Dataset rows:
** START **

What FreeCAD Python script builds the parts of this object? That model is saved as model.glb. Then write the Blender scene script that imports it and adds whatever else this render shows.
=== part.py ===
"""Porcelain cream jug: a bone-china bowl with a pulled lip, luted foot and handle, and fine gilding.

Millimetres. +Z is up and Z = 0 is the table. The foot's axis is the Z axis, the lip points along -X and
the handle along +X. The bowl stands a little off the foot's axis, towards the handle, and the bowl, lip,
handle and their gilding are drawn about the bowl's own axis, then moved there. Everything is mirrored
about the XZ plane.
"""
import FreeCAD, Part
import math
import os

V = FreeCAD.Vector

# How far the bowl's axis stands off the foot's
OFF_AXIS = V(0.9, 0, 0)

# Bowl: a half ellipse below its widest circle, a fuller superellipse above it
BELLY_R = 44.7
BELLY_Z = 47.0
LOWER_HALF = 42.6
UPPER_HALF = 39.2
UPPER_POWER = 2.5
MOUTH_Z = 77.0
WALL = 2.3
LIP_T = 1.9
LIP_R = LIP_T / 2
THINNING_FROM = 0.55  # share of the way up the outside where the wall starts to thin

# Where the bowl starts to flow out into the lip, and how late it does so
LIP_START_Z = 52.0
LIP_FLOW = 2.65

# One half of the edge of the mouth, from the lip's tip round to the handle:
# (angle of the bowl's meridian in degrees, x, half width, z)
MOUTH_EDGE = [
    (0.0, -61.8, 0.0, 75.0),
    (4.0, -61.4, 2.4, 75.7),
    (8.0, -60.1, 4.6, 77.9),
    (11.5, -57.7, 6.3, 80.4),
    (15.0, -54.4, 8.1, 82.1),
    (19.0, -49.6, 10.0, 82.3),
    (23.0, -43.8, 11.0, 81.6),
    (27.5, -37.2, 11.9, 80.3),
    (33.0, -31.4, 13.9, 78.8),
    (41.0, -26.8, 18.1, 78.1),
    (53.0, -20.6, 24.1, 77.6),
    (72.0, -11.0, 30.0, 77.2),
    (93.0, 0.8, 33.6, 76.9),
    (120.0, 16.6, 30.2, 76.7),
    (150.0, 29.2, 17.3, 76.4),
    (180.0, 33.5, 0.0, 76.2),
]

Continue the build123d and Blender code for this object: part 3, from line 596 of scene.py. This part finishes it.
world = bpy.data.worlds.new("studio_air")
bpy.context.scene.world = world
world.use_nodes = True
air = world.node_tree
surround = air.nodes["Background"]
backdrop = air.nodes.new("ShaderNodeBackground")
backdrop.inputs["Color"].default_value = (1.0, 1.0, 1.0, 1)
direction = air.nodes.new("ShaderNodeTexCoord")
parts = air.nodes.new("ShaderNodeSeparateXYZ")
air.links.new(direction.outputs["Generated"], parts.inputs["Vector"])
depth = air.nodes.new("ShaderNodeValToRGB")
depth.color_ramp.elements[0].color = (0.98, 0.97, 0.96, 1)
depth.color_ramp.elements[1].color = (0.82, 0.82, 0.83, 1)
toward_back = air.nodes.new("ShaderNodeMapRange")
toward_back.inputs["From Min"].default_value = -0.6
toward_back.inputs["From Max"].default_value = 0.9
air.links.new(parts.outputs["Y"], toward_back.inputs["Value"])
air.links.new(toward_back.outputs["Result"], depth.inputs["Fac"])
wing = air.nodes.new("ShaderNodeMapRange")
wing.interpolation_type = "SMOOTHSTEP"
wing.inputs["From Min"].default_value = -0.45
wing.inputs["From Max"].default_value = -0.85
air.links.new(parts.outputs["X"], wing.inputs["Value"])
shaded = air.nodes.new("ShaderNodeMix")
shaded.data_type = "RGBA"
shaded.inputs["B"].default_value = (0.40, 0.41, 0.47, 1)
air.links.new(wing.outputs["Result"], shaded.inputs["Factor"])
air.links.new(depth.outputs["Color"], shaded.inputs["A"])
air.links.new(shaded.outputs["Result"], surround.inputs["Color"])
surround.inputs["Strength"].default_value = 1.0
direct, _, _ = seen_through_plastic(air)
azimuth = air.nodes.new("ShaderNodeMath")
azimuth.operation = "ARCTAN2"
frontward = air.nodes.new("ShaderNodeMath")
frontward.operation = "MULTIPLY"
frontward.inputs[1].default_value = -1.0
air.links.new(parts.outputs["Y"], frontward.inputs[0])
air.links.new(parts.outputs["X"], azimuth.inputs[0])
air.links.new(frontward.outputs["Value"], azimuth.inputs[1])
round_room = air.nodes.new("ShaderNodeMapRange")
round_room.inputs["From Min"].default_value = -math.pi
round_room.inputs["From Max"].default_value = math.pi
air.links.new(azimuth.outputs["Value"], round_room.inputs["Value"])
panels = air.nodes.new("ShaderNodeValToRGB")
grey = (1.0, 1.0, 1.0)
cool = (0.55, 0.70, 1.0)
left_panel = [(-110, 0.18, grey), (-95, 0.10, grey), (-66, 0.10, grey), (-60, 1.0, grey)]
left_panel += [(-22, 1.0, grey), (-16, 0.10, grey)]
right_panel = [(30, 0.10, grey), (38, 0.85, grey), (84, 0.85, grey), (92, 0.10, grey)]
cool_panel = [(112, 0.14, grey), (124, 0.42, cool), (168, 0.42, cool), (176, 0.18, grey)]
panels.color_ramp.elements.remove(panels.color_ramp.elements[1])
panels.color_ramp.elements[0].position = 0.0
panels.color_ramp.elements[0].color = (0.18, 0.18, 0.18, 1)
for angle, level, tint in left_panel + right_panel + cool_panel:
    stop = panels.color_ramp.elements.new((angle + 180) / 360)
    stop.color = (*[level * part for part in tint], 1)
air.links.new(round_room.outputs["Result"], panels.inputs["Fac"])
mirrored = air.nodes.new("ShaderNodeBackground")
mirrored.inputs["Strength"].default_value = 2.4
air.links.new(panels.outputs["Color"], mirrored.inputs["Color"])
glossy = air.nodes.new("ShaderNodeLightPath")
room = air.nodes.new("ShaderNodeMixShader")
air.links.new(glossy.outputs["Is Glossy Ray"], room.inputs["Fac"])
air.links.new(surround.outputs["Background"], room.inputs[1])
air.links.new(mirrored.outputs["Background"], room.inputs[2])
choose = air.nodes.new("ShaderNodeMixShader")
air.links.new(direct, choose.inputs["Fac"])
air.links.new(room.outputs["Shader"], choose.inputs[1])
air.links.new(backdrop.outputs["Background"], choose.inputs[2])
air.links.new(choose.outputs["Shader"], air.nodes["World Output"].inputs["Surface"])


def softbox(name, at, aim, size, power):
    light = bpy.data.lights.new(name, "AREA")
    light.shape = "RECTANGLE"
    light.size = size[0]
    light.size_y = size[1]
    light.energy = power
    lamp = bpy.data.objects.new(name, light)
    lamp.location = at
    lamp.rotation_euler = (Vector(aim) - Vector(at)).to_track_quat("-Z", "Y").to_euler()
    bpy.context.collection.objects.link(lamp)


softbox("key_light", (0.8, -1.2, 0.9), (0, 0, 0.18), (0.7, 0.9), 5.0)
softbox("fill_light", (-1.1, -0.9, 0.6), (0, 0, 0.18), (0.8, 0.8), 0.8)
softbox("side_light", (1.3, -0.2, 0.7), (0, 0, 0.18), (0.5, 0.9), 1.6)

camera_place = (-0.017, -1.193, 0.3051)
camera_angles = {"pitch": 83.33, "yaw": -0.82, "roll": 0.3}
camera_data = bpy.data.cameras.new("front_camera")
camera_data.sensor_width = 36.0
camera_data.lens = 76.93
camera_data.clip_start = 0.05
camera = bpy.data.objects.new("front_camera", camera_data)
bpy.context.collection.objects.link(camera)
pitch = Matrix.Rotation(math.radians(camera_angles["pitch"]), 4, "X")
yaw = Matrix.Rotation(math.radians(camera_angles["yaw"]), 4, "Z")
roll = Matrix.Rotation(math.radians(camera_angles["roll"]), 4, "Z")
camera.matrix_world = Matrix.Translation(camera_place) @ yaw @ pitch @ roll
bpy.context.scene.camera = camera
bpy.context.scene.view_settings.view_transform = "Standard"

** END **

OBJECTIVE - Verbatim output is expected for the lines from the start of the data to the line in which "LIP_FLOW = 2.65" appears, both included.

FINISHED ANSWER -
What FreeCAD Python script builds the parts of this object? That model is saved as model.glb. Then write the Blender scene script that imports it and adds whatever else this render shows.
=== part.py ===
"""Porcelain cream jug: a bone-china bowl with a pulled lip, luted foot and handle, and fine gilding.

Millimetres. +Z is up and Z = 0 is the table. The foot's axis is the Z axis, the lip points along -X and
the handle along +X. The bowl stands a little off the foot's axis, towards the handle, and the bowl, lip,
handle and their gilding are drawn about the bowl's own axis, then moved there. Everything is mirrored
about the XZ plane.
"""
import FreeCAD, Part
import math
import os

V = FreeCAD.Vector

# How far the bowl's axis stands off the foot's
OFF_AXIS = V(0.9, 0, 0)

# Bowl: a half ellipse below its widest circle, a fuller superellipse above it
BELLY_R = 44.7
BELLY_Z = 47.0
LOWER_HALF = 42.6
UPPER_HALF = 39.2
UPPER_POWER = 2.5
MOUTH_Z = 77.0
WALL = 2.3
LIP_T = 1.9
LIP_R = LIP_T / 2
THINNING_FROM = 0.55  # share of the way up the outside where the wall starts to thin

# Where the bowl starts to flow out into the lip, and how late it does so
LIP_START_Z = 52.0
LIP_FLOW = 2.65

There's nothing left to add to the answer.